# [Work instructions]
Write out the full listing again, exactly as it stands.

** START Dataset extract **

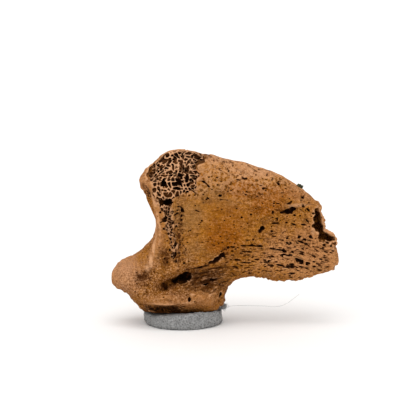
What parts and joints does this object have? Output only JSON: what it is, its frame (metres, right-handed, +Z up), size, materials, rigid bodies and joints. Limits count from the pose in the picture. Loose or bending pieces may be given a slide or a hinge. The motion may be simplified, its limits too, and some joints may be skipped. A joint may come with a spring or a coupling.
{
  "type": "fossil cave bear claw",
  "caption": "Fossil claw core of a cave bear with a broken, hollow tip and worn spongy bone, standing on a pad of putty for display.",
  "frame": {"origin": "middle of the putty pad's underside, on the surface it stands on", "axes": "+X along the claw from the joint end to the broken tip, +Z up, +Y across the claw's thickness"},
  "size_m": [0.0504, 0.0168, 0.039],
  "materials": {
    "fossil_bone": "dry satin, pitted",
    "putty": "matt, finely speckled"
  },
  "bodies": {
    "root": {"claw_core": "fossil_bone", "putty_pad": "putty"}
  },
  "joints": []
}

** END Dataset extract **

# [Answer for the task]
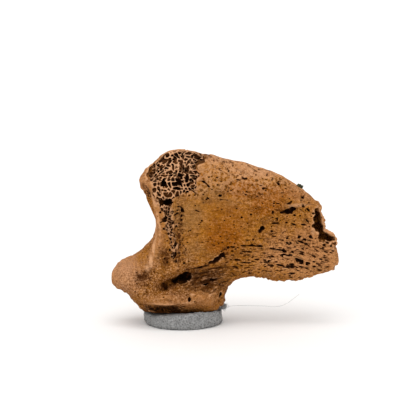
What parts and joints does this object have? Output only JSON: what it is, its frame (metres, right-handed, +Z up), size, materials, rigid bodies and joints. Limits count from the pose in the picture. Loose or bending pieces may be given a slide or a hinge. The motion may be simplified, its limits too, and some joints may be skipped. A joint may come with a spring or a coupling.
{
  "type": "fossil cave bear claw",
  "caption": "Fossil claw core of a cave bear with a broken, hollow tip and worn spongy bone, standing on a pad of putty for display.",
  "frame": {"origin": "middle of the putty pad's underside, on the surface it stands on", "axes": "+X along the claw from the joint end to the broken tip, +Z up, +Y across the claw's thickness"},
  "size_m": [0.0504, 0.0168, 0.039],
  "materials": {
    "fossil_bone": "dry satin, pitted",
    "putty": "matt, finely speckled"
  },
  "bodies": {
    "root": {"claw_core": "fossil_bone", "putty_pad": "putty"}
  },
  "joints": []
}